DIRECTIONS FOR THIS TASK – The records that follow must be repeated verbatim, every one of them.

:::

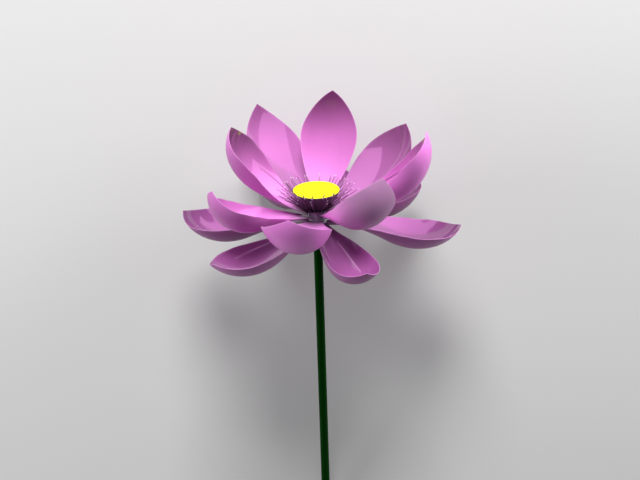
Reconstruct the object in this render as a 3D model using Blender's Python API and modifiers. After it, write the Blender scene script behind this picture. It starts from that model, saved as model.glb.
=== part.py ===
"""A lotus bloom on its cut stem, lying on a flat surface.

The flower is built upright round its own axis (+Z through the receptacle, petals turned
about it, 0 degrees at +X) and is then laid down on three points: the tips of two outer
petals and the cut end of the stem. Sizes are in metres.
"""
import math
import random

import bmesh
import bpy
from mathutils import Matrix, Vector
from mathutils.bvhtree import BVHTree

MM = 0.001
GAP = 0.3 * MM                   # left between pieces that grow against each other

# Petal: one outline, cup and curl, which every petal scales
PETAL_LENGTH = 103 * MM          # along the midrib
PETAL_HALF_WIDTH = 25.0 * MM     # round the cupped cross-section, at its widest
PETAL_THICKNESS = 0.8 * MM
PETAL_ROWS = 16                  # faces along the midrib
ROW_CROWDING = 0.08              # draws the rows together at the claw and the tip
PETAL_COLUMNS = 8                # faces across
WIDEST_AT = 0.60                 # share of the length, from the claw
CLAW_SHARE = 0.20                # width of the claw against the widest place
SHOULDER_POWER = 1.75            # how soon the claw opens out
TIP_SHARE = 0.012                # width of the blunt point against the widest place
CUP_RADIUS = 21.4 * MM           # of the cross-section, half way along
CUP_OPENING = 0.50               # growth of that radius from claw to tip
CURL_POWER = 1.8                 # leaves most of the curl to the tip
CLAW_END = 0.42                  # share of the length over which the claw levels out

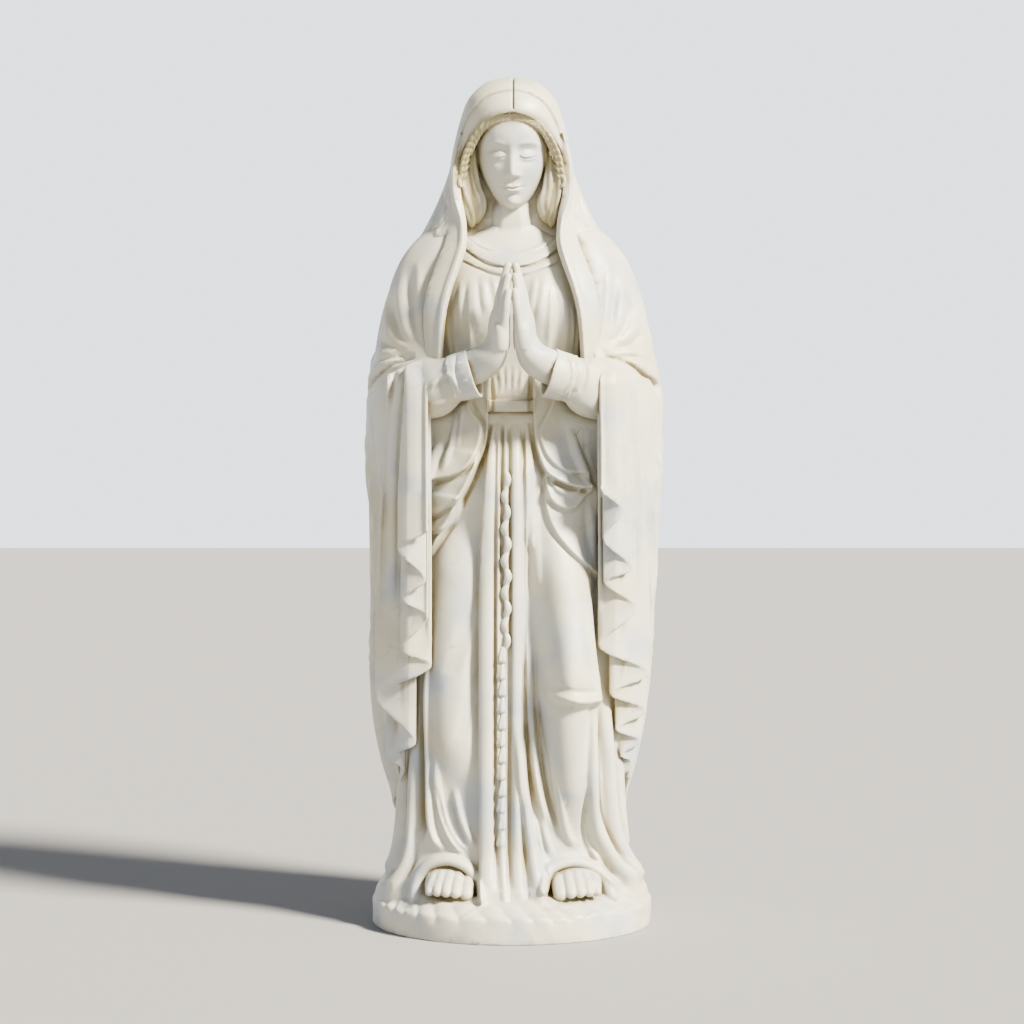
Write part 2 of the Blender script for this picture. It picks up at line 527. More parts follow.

:::

ANSWER IN FULL –
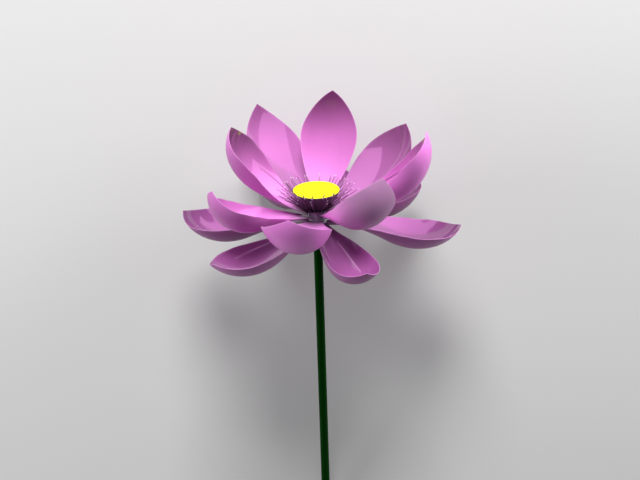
Reconstruct the object in this render as a 3D model using Blender's Python API and modifiers. After it, write the Blender scene script behind this picture. It starts from that model, saved as model.glb.
=== part.py ===
"""A lotus bloom on its cut stem, lying on a flat surface.

The flower is built upright round its own axis (+Z through the receptacle, petals turned
about it, 0 degrees at +X) and is then laid down on three points: the tips of two outer
petals and the cut end of the stem. Sizes are in metres.
"""
import math
import random

import bmesh
import bpy
from mathutils import Matrix, Vector
from mathutils.bvhtree import BVHTree

MM = 0.001
GAP = 0.3 * MM                   # left between pieces that grow against each other

# Petal: one outline, cup and curl, which every petal scales
PETAL_LENGTH = 103 * MM          # along the midrib
PETAL_HALF_WIDTH = 25.0 * MM     # round the cupped cross-section, at its widest
PETAL_THICKNESS = 0.8 * MM
PETAL_ROWS = 16                  # faces along the midrib
ROW_CROWDING = 0.08              # draws the rows together at the claw and the tip
PETAL_COLUMNS = 8                # faces across
WIDEST_AT = 0.60                 # share of the length, from the claw
CLAW_SHARE = 0.20                # width of the claw against the widest place
SHOULDER_POWER = 1.75            # how soon the claw opens out
TIP_SHARE = 0.012                # width of the blunt point against the widest place
CUP_RADIUS = 21.4 * MM           # of the cross-section, half way along
CUP_OPENING = 0.50               # growth of that radius from claw to tip
CURL_POWER = 1.8                 # leaves most of the curl to the tip
CLAW_END = 0.42                  # share of the length over which the claw levels out

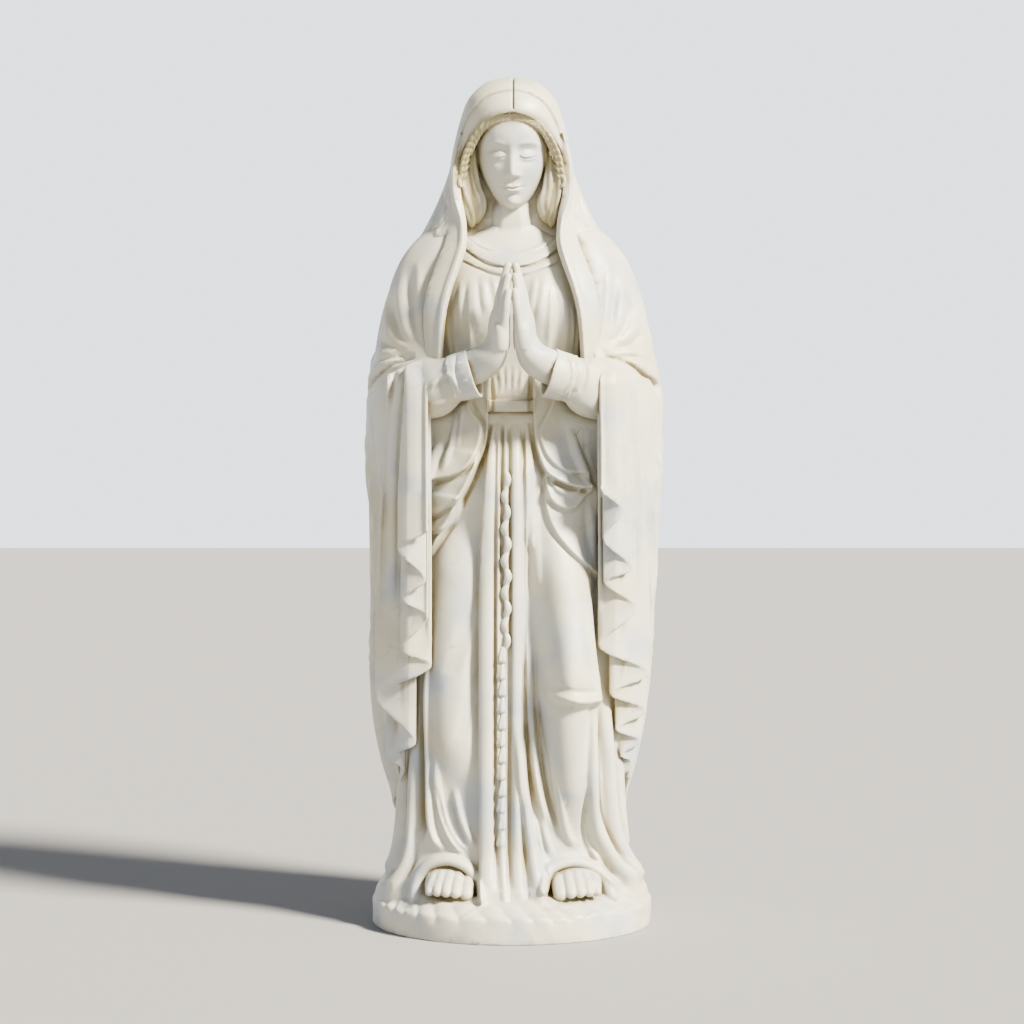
Write part 2 of the Blender script for this picture. It picks up at line 527. More parts follow.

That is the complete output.